The result is a 400-foot tall, dynamic, sunlight-responsive sculpture which blocks glare from Museum Tower onto the Nasher and which equally serves as an identifying symbol for the Dallas Arts District. Each moment of day, every day of the year, the sculpture generates a unique composition of "blossoms".

  • Michael

    Fascinating and a bit absurd that it came to this – those of us in Texas have been following the drama between these two buildings for a long time. It’s the stuff of tabloids with all of the back-and-forth bickering between Museum Tower and the Nasher. Yes, the Nasher was there first, but Piano ought to have known that a tower was going to be built right across the street when it’s so clearly stated in its masterplan.
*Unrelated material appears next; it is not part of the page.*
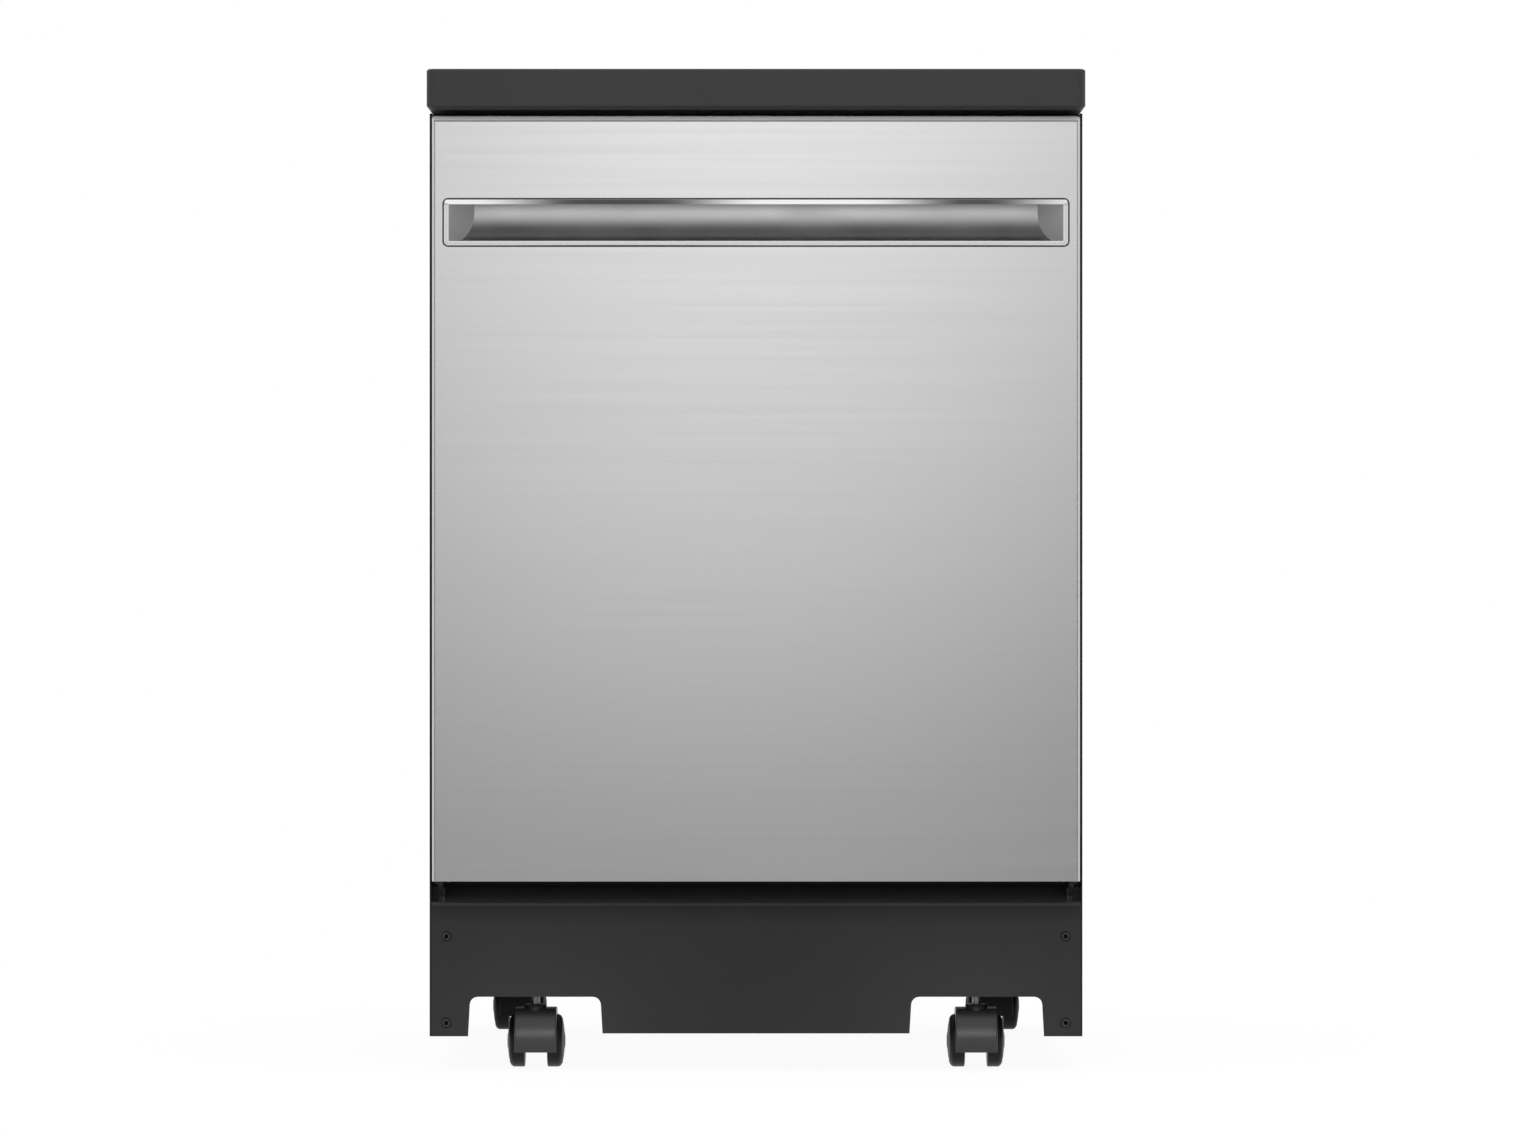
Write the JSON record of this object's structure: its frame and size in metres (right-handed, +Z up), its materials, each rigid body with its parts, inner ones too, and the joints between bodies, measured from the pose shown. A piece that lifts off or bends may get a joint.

    While this proposal is a bit bombastic, it seems aware of its own craziness. Very interesting concept.

  • HotelSphinx

    Beautiful and a compelling concept. I would love to see this applied to a building.

  • Michael

    Besides some clear mistakes in your understanding of optics and physics, you obviously don’t grasp the extent of this controversy in Dallas. The severity of the light reflected into the Nasher is not made up – it is extreme. I’ve seen it in person. In fact, artists have pulled their work out of the museum because of how blinding the light is. The problem is that both the tower and the museum insist it’s not their fault and want the other party to fix it.

    • jackthescientist

      So would you please fill us all in on your optical and physical knowledge how a convex surface bundles sunlight. Probably the windows’ reflection is 200%. It is so easy on the internet isn’t it?

  • Franca Turquesa

    Maybe planting some trees will fix the problem. Eventually.

    • Mike

      400′ tall trees? You find them and I’m sure Piano will plant them!

  • MrG

    The solution could be so simple. Why go there? Is it supposed to look good?

  • tg

    Is this a joke?

  • rf7777

    V. Going to Academy and getting some tarps to cover up the holes in the Nasher roof. Done.